The ascent to global status of not just China, but Brazil and India, followed possibly by Indonesia, Nigeria and South Africa, is in policy terms woefully under-appreciated. The Obama administration has reset its priorities, giving strong support for India and more hedged backing for Brazil in their lobbying for a permanent seat at the Security Council. With each year, the old structures seem ever more anachronistic. Psychologically, Britain has yet even to engage with the new realities. Our politicians and media continue to appeal to old notions of Churchillian endeavour, reinforced by traditional symbols of empire, the luck of speaking the ubiquitous language and London's status as the financial hub. The idea that we have any lessons to learn from the likes of India or Brazil would be regarded in many quarters as laughable.

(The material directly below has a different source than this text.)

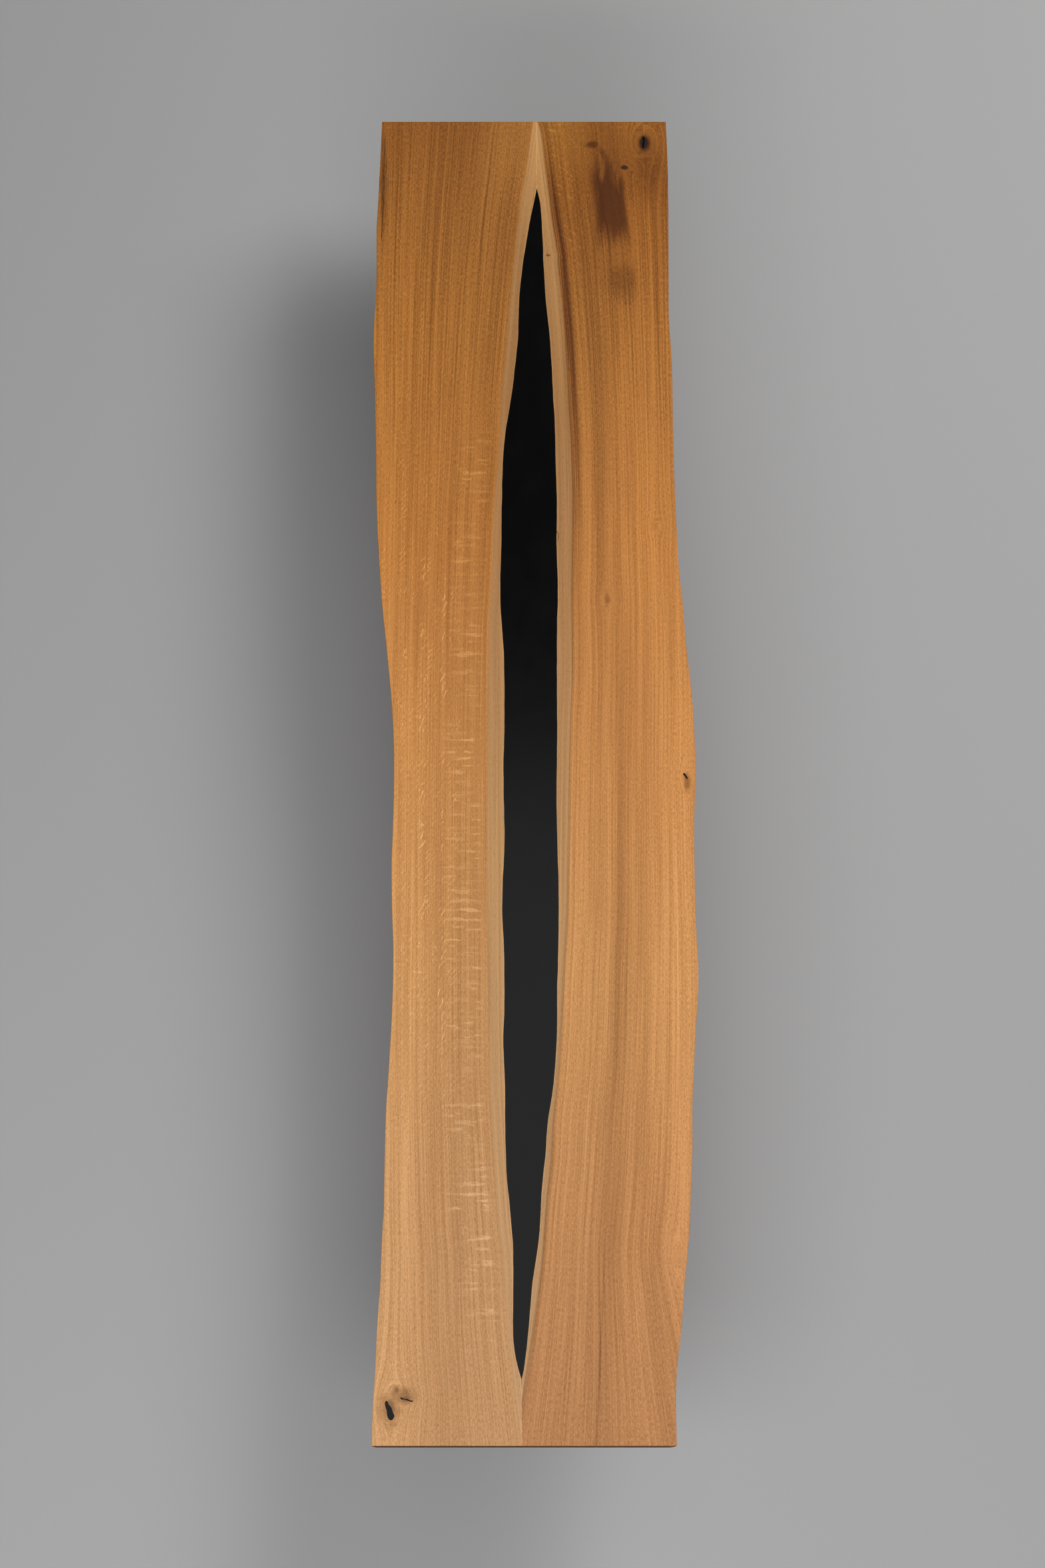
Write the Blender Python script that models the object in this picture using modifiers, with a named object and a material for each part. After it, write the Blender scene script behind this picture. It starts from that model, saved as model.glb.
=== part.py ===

Gradually, though, the reality will seep through. Over coming years and decades, Britain will become accustomed less to skilled workers trying to find jobs here, but to our more talented leaving for potential riches offshore. The same is happening across continental Europe, with Portuguese leaving in droves for Brazil. Britain's demotion to a middle-ranking power is already discretely recognised in foreign chancelleries, even if the language friendly foreign leaders use continues to pander to our dream world.
Militarily, UK spending as a proportion of GDP remains one of the world's highest, even after the recent tranche of cuts. But our ability to intervene, particularly in terms of boots on the ground, is waning. And, with it, a chapter in our history draws to a close.We will, whether we like it or not, eventually have to adapt, and to understand that a less bombastic role in the world is not necessarily a problem. Ask the Dutch or the Swedes.
Even though we are falling behind Brazil, India and Russia, the CEBR does offer one silver lining. Apparently, our rate of economic decline will not be as fast as that of France. Within a few years, we will pip those perfidious Frogs to ninth place in the global pecking order. Now that really is a cause for celebration.